Propanol thanks for your explanation. It makes perfect sence now.
sooo, what is the answer? I could be wrong but here are my thoughs: I am assuming that not having more losses than wins means that we can have 4 wins and 4 losses. So as long as we have 4 wins we should be ok! Here are possibilities: 1) WWWW 2) WWWLW 3) WWLWW 4) WWLLWW 5) WLWLWLW 6) WLWWW 7) WLWWLW 8) WLWLWW Now here where I am not sure: Each scneario has a 6.25% probability ( 0.5^4). 6.25% * 8 = 50% probablity! Not sure, Kide CFA
It would help if i really read the question… I looked at season end record, not the interim “performance drop out” concept which I mentioned but didn’t realize they were asking. Nice explanation propanol.

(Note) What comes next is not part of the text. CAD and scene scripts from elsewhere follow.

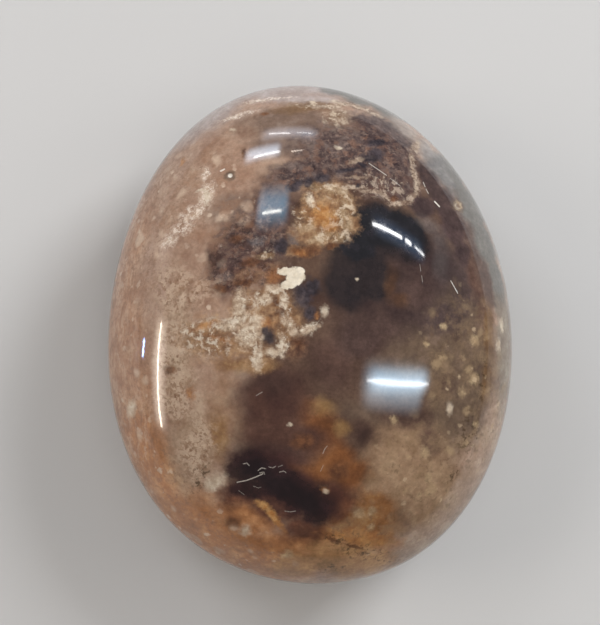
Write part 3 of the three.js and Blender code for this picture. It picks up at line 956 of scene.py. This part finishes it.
# Grains under the crusts, and those in and over them.
UNDER_GRAINS = (
    # The striped and softly speckled chalcedony of the left side.
    Grains("streaks", "#7A5842", "left rim", "cloud", 0.5, 0.54, 0.1, 0.5),
    Grains("streaks", "#BEA28B", "left rim", "cloud", 0.6, 0.55, 0.1, 0.5),
    Grains("clumps", "#7C6050", "left", "fret", 0.6, 0.57, 0.07, 0.5),
    Grains("dots", "#C0AA95", "left", "cloud", 2.4, 0.95, 0.6, 0.65),
    Grains("dots", "#CDBAA6", "left", "fret", 1.5, 0.42, 0.25, 0.6),
    Grains("clumps", "#8B6750", "left", "mottle", 3.0, 0.54, 0.1, 0.5),
    # The soft pale orbs of the clearer right side.
    Grains("clumps", "#8C7459", "clear", "mottle", 2.6, 0.54, 0.12, 0.45),
    Grains("dots", "#A28A6A", "clear", "mottle", 2.4, 0.9, 0.6, 0.5),
    Grains("dots", "#BBA486", "clear", "fret", 1.8, 0.42, 0.22, 0.52),
    Grains("clumps", "#5F4A39", "clear", "fret", 0.7, 0.6, 0.06, 0.5),
    # Cream grains and brown dots at the left.
    Grains("clumps", "#B8A28D", "granules", "mottle", 1.5, 0.49, 0.09, 0.66),
    Grains("clumps", "#7A5B46", "granules", "fret", 0.5, 0.55, 0.06, 0.65),
    Grains("dots", "#6B4E3C", "granules", "cloud", 0.7, 0.27, 0.15, 0.6),
    # Pale and dark grains in the mauve part.
    Grains("clumps", "#8B7569", "mauve", "fret", 0.9, 0.56, 0.09, 0.55),
    Grains("clumps", "#2C2326", "mauve", "mottle", 0.9, 0.57, 0.07, 0.6),
    Grains("clumps", "#7B5A49", "mauve", "cloud", 1.3, 0.56, 0.07, 0.45),
    # Orbs and dark grains of the underside.
    Grains("dots", "#B39C88", "underside", "mottle", 2.6, 0.9, 0.6, 0.6),
    Grains("clumps", "#574036", "underside", "fret", 0.8, 0.58, 0.06, 0.55),
    # The scratchy cream streaks.
    Grains("clumps", "#C6B4A3", "streak", "mottle", 0.8, 0.48, 0.09, 0.66),
    Grains("lines", "#E6DACD", "streak", "fret", 0.6, 0.52, 0.05, 0.66),
)

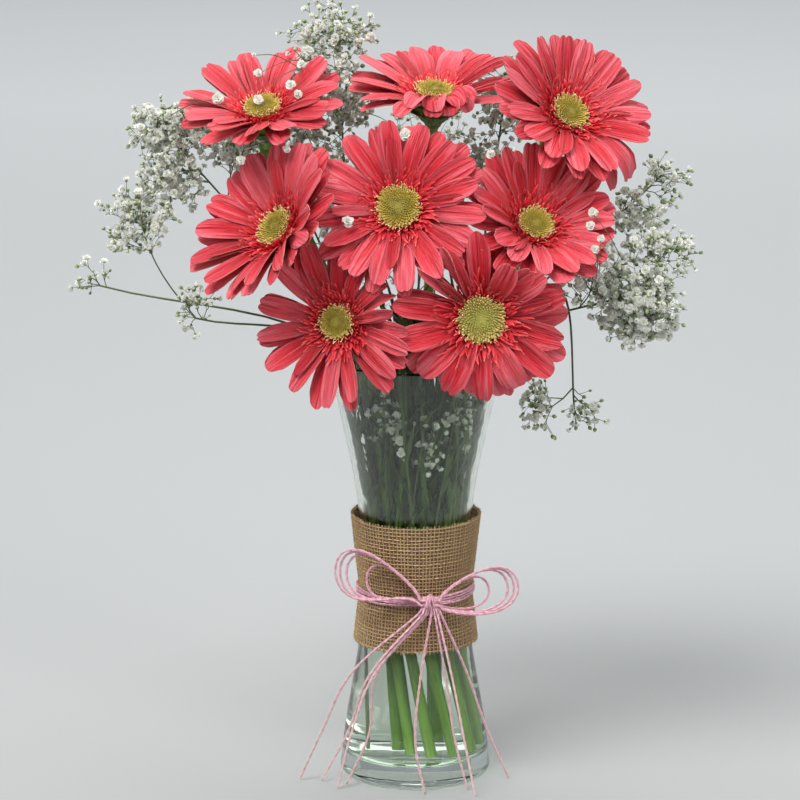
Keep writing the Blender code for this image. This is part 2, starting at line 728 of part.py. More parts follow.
def spray_twigs(number, spray, line, trees):
    """The side branches and twigs of one spray as (start, end) pairs, none touching its neighbours."""
    draw = random.Random(100 + number)
    _, reach, branches, _, _ = spray
    low = 0.55 if spray[0][2] > VASE_HEIGHT or number == HANGING else 0.35
    twigs = []
    for i in range(branches):
        at = (low + (0.97 - low) * i / (branches - 1)) * (len(line) - 1)
        joint = min(int(at), len(line) - 2)
        root = line[joint].lerp(line[joint + 1], at - joint)
        way = (line[joint + 1] - line[joint]).normalized()
        length = reach * draw.uniform(0.85, 1.05)
        tip = clear_twig(root, way, GOLDEN_ANGLE * i + number, 0.95, length, trees)
        if tip is None:
            continue
        twigs.append((root, tip))
        for k in range(TWIGS_A_BRANCH):
            start = root.lerp(tip, 0.72 - 0.24 * k)
            size = min(TWIG_LENGTH, reach * 0.8) * draw.uniform(0.85, 1.15)
            out = clear_twig(start, (tip - root).normalized(), math.pi * k + i, 0.85, size, trees)
            if out:
                twigs.append((start, out))
    return twigs


def make_spray(name, number, spray, line, trees, home):
    """One spray of baby's breath: main stem, side branches and florets fused in one piece."""
    stem = tube(name + "_main", line, [SPRAY_STEM] * len(line), "breath", home, 0)
    body = as_mesh_object(stem, home)
    pieces = []
    for start, end in spray_twigs(number, spray, line, trees):
        pieces.append(shell_of("twig", flower_twig(start, end), "breath", home))
    way = (line[-1] - line[-2]).normalized()
    last = flower_twig(line[-1] - way * 0.003, line[-1] + way * 0.006)
    pieces.append(shell_of("twig", last, "breath", home))
    return fused(name, body, pieces, "breath", home)


def make_gerberas(home, trees, holes):
    """The eight gerberas, all stems first so that the petals can be bent clear of them."""
    for number, head in enumerate(HEADS, start=1):
        stem = make_stem(number, head, home)
        trees[stem.name] = tree_of(stem)
        holes.append((stem.name, gerbera_stem_line(head)[0], STEM_RADIUS, 2))
    for number, head in enumerate(HEADS, start=1):
        own = f"gerbera_{number}_"
        others = [tree for name, tree in trees.items() if not name.startswith(own)]
        rays = make_rays(number, head, home, others)
        trees[rays.name] = tree_of(rays)
        disc = make_disc(number, head, home)
        trees[disc.name] = tree_of(disc)


def make_breath(home, trees, holes):
    """The baby's breath: all main stems are laid out first, then each spray's twigs round them."""
    lines = {}
    rows = [(f"breath_{i}", i, row) for i, row in enumerate(SPRAYS, start=1)]
    rows += [(f"breath_low_{i}", 20 + i, row) for i, row in enumerate(SPRIGS, start=1)]
    for name, number, spray in rows:
        line = clear_spray_line(number, spray, trees.values())
        bm = rod(line, SPRAY_STEM)
        trees[name] = BVHTree.FromBMesh(bm)
        bm.free()
        lines[name] = line
        holes.append((name, line, SPRAY_STEM, 0))
    for name, number, spray in rows:
        others = [tree for other, tree in trees.items() if other != name]
        made = make_spray(name, number, spray, lines[name], others, home)
        trees[name] = tree_of(made)


def main():
    """Builds the whole arrangement, piece by piece."""
    clear_scene()
    home = new_collection("flowers_in_a_vase")
    vase = make_vase(home)
    make_band(home)
    make_tie(home)
    make_knot(home)
    make_bow(home)
    trees = {"vase": tree_of(vase)}
    holes = []
    make_gerberas(home, trees, holes)
    make_breath(home, trees, holes)
    make_water(home, holes)


main()
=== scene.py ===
"""The looks of eight coral gerberas and baby's breath in a waisted glass vase with a hessian band.

Everything is in metres, in the CAD model's own frame: the vase stands on the XY plane with its axis
on Z, and its front faces -Y.
"""

import json
import logging
import math
import random
from dataclasses import dataclass, field, replace
from enum import Enum
from typing import Any, Sequence

import bpy
import numpy as np
from mathutils import Matrix, Vector, noise
from mathutils.bvhtree import BVHTree

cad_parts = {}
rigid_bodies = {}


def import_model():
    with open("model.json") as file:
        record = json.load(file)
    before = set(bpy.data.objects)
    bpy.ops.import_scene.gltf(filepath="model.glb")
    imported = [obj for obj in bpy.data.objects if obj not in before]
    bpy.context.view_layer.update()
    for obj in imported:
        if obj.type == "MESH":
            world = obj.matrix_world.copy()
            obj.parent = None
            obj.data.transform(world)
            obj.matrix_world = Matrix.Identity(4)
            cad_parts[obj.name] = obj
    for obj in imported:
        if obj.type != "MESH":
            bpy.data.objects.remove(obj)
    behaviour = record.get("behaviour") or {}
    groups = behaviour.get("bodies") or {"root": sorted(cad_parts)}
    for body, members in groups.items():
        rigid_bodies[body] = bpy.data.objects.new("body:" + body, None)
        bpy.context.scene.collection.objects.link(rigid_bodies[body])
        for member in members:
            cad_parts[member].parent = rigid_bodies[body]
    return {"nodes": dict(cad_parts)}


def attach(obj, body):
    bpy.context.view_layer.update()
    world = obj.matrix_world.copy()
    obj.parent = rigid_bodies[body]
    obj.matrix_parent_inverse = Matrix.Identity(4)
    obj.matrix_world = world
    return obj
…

kide, blastt gave the correct answer in his earlier post, which is 70/256. There is no easy way to do this, not that i know of, except to ue the catalan number technique as blastt mentioned. a course in combinatorics would probably help. plus there are several flaws in your thought process. First, not all the probabilities of the 8 scenarios that you gave are 0.5^4. In fact, only scenario 1 is. For scenario 2, for example, the probability of a WWWLW is 0.5^5 if we assume that the outcome of each match is independent, which may not be true in reality because we all know streaks exist. Also, we are not really interested in the probability on the first 4, or 5, matches but the entire 8-match process. Plus, having 4 wins does not guarantee that the condition is satisfied, unless the first 4 matches are all wins, or they come in the form that satisfies the condition. Consider this 4-win situation that does not work: WWWLLLLW. Finally, I’m not sure if CFA is of any use when it comes to problems like this. This involves more math than the rudimentary stuff that CFA demands. And that probably explains why CFA is neither look upon very highly in the quantitative investment field, or at quant strategy driven hedge funds. Actually, this problem has a close analogy to the pricing of a financial instrument, an exotic option in fact. Look at the binomial tree and take a guess; it should be educational.